Up to and including the line containing "from FreeCAD import Vector", please reproduce the lines of the listing below, starting from the top.

§ **STORED DATA**:
------------------------
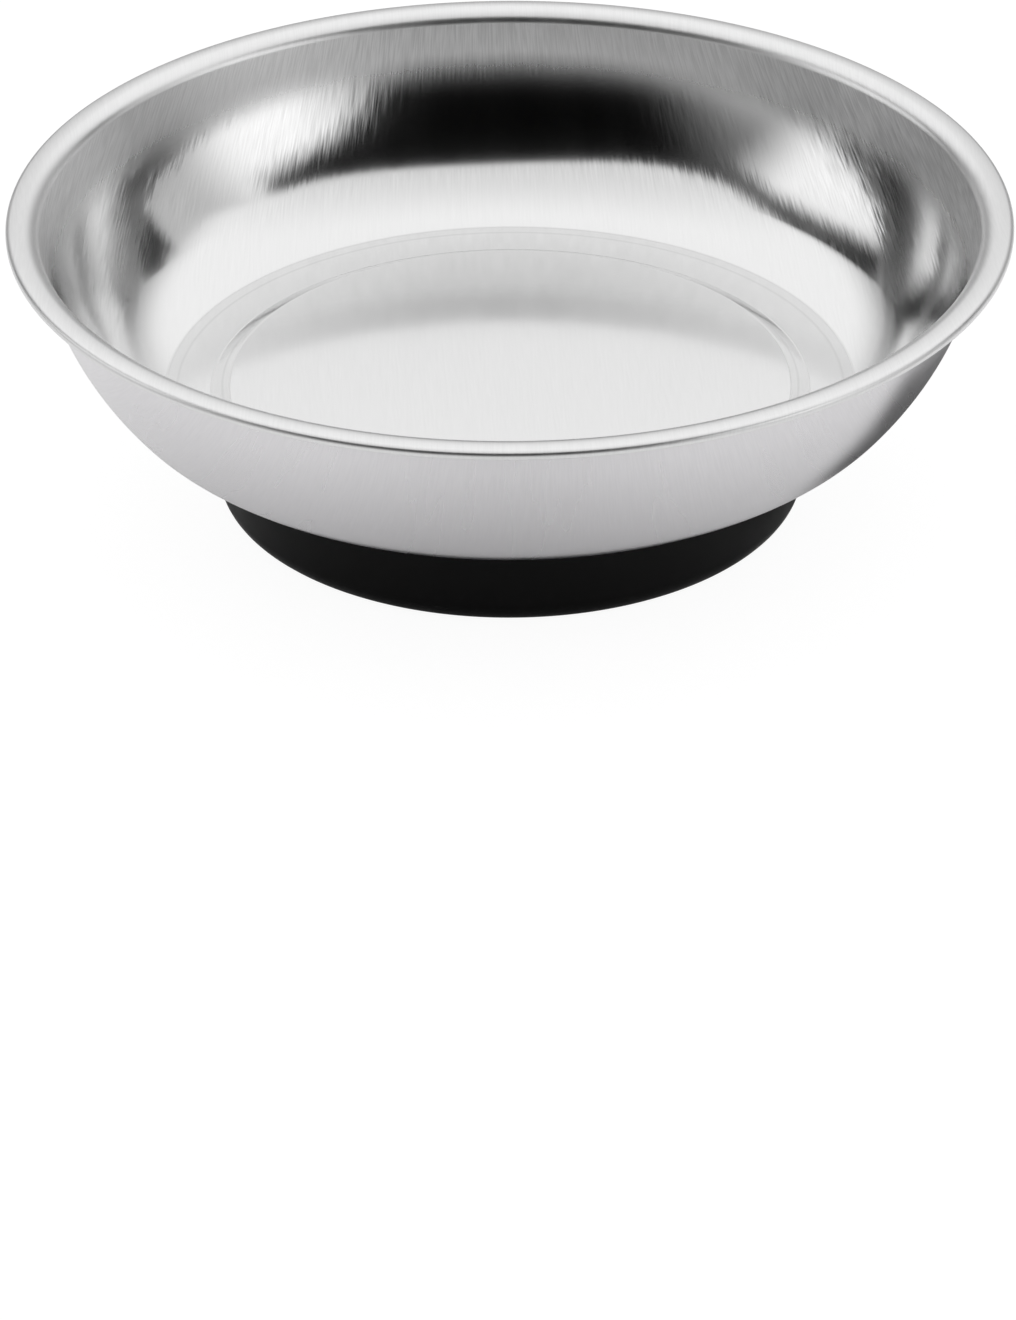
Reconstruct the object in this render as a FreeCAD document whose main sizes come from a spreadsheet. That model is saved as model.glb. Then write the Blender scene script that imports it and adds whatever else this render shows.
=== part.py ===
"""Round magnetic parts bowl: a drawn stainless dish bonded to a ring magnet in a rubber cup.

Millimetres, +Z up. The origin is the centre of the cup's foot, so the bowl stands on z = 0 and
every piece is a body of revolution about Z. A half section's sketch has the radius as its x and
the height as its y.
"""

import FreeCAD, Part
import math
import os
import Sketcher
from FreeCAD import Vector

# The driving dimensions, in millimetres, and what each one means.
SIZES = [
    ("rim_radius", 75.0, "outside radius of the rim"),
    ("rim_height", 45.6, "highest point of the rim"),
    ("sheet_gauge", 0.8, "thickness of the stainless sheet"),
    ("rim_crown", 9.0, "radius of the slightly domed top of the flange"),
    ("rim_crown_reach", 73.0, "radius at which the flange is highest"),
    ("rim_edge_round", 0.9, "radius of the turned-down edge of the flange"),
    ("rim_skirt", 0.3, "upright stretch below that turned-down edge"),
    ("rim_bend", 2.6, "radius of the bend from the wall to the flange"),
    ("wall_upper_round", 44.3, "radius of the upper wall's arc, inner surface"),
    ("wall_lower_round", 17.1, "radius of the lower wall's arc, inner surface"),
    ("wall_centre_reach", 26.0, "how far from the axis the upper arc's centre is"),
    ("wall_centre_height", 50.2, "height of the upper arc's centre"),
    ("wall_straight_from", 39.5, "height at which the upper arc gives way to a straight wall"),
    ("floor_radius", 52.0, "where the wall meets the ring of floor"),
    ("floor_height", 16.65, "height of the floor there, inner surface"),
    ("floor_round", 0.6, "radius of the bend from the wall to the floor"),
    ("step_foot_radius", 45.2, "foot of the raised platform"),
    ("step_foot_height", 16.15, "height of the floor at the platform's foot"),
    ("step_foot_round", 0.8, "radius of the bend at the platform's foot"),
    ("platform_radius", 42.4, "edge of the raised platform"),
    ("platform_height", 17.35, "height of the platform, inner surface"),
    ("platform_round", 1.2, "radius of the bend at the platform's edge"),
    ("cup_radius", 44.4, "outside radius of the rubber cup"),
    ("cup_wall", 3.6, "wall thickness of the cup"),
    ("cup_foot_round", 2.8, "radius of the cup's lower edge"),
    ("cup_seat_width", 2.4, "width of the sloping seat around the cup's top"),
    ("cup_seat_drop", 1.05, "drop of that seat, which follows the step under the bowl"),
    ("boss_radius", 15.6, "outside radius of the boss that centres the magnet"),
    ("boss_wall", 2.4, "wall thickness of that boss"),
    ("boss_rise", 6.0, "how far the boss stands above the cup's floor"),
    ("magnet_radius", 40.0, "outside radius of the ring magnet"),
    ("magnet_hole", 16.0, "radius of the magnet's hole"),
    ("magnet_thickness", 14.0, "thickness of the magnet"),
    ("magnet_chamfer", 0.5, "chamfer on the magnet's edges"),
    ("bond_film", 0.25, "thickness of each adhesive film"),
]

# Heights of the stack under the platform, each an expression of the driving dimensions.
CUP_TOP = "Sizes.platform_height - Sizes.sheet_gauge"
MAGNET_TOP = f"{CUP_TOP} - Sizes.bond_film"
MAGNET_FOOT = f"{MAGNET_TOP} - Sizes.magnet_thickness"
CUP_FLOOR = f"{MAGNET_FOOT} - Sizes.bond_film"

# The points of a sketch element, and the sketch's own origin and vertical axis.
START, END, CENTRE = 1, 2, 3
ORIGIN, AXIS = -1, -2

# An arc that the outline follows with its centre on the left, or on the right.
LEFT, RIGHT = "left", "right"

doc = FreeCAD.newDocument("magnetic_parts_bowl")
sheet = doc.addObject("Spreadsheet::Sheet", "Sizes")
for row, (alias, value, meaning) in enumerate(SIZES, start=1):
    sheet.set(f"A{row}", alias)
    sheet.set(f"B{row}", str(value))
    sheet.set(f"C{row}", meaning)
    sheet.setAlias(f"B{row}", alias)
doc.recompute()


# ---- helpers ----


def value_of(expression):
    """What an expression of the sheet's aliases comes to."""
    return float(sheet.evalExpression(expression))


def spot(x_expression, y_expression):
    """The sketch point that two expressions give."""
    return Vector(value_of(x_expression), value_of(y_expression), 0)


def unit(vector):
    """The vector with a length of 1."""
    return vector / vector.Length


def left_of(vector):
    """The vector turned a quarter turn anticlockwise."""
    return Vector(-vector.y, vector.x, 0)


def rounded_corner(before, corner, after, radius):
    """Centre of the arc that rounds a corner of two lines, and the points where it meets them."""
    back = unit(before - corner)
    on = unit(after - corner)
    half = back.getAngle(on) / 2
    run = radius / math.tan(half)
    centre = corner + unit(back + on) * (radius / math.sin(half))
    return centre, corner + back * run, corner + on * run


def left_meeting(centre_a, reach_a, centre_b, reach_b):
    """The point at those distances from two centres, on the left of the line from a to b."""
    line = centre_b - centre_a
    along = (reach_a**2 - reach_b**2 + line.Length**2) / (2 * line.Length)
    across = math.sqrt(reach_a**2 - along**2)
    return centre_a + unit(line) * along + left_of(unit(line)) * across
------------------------
§ **ANSWER TO THIS PROBLEM**:
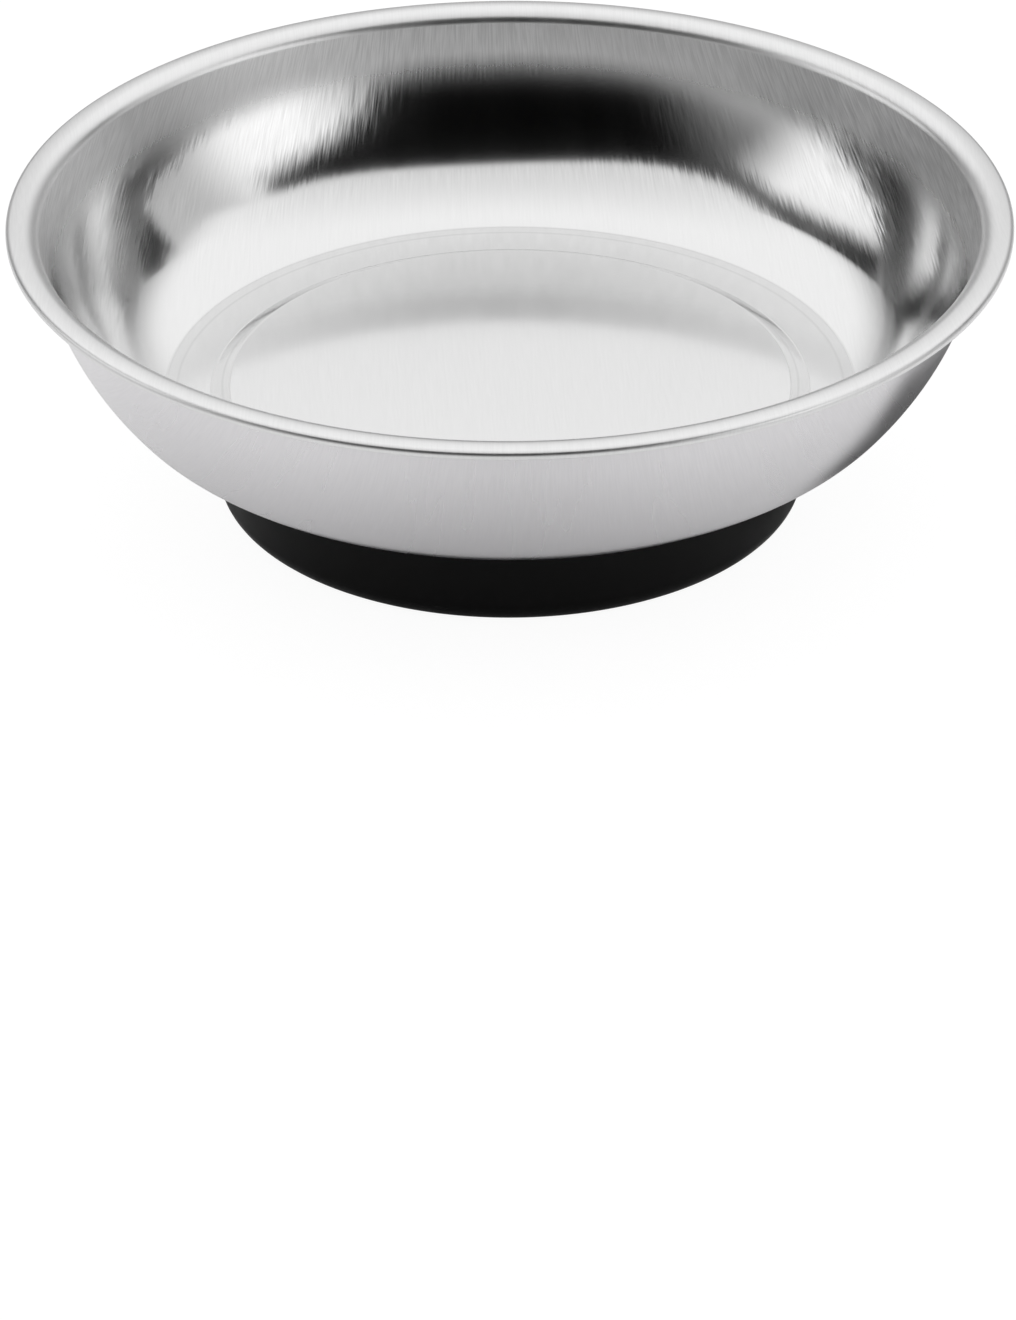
Reconstruct the object in this render as a FreeCAD document whose main sizes come from a spreadsheet. That model is saved as model.glb. Then write the Blender scene script that imports it and adds whatever else this render shows.
=== part.py ===
"""Round magnetic parts bowl: a drawn stainless dish bonded to a ring magnet in a rubber cup.

Millimetres, +Z up. The origin is the centre of the cup's foot, so the bowl stands on z = 0 and
every piece is a body of revolution about Z. A half section's sketch has the radius as its x and
the height as its y.
"""

import FreeCAD, Part
import math
import os
import Sketcher
from FreeCAD import Vector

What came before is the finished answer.